Galloway, whose father served in World War II along with numerous other family members, grew up with the war as an ever-present part of his life.

“My first memories as a child were of growing up in houses full of terrified young women looking out the windows for the telegraph boy, who would bring devastating news,” he said.
Pyle’s work kept such people in touch with the war, Galloway said.
He lamented the lack of young people in the audience — it being IU’s summer break — joking he could tell listeners already knew about and respected Pyle from the sea of gray-tufted heads before him.
“It’s the kids who need to absorb the story of Ernie Pyle and take it to their hearts,” Galloway said. “The underpinnings of our democracy rest in the roots of journalism, newspapers and now the electronic media.

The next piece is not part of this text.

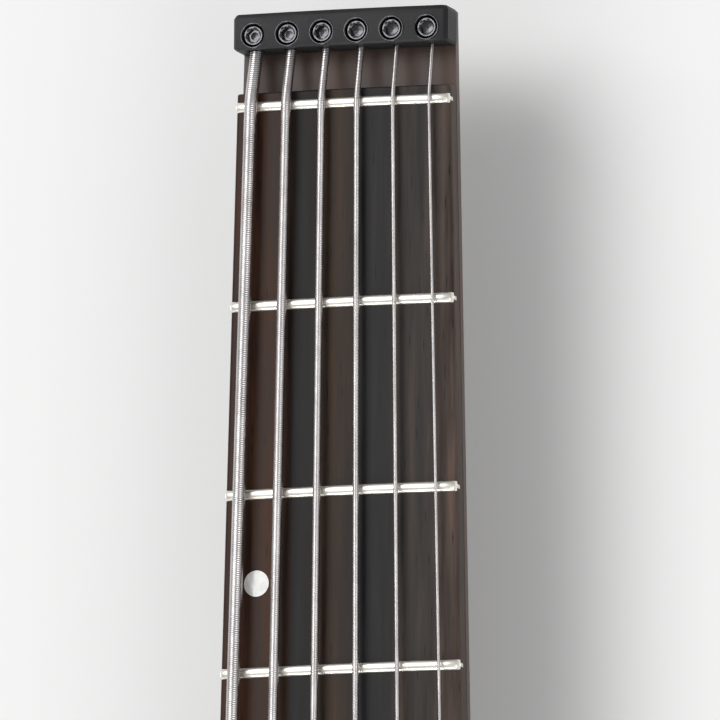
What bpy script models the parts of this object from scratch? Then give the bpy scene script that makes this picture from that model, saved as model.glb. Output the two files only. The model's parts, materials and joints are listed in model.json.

Preserving Ernie Pyle’s memory is part of preserving that underpinning of democracy.”
But most of all, Galloway said, Pyle was brave. He was scrawny, balding and often tormented by deep sadness. He knew little peace, Galloway said, but he remained courageous and dedicated until the end. He died on Iejima during the Battle of Okinawa.
“One bullet stopped that brave heart in an instant,” he said, voice quivering and eyes watering.

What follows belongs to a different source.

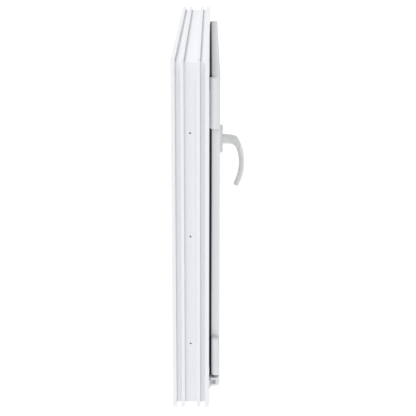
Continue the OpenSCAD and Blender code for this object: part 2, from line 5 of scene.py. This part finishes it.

After the formal ceremony, Tuck Langland, who sculpted the Ernie Pyle statue on the Franklin Hall lawn, brought attendees to see the statue. He talked about his process of designing and sculpting the piece, which began with a lot of research and the creation of a small clay model.
That research paid off, Langland said, when it came time to create the piece.
In his mind, the bronze replica of Pyle sits not outside of IU’s Media School, but somewhere in northern France. It’s shortly after D-Day — about a month, Langland says — and the climate is cool and damp.

“He’s looking around. He needs a place to plop down his typewriter and write,” Langland said. “He finds an old table sitting in a French farmyard, and the boards are warped.”
To bring that idea to life, Langland said he bought warped wood from a high-end woodworking shop and designed Pyle’s perch from it to capture details. He wanted to display Pyle sitting down.
“Ernie Pyle was not a pedestal guy,” Langland said. “He’s not going up on a pedestal.”
Instead, he wanted to sculpt Pyle in a way that would portray him as human, down to earth.
The rest of the sculpture features similarly fine details. The goggles on his head, though he wouldn’t have worn them in the French countryside, recall Pyle’s time in Africa. Small divots in the surface of the table he’s sitting at imply burn marks from a cigarette, and there’s a cigarette box-shaped lump in one of his jacket pockets and a lighter-shaped lump in the other. His left hand rests on a knob on his typewriter, because at some point during the war its automatic line-jumping function stopped working. Langland said he learned all of those facts as he researched Pyle.
Joe Hardin, a commander at Bloomington’s Veterans of Foreign Wars Post 604, said the celebration was an important remembrance of Pyle and the values of journalism.
Hardin, a Vietnam War veteran, said modern anti-journalism sentiments upset him.
“The things that are going on and being said about reporters in the media has to stop,” he said. “That is the common man’s touch with what’s going on in the world.”
Hardin said he was especially touched by Galloway’s remarks on Pyle. Galloway’s own reputation as a veteran journalist only made those words echo with more truth and meaning, Hardin said.
“He is a very, very honorable and trustworthy man, and a very concerned citizen of this country,” he said. “He was the one that stood out to me the most.”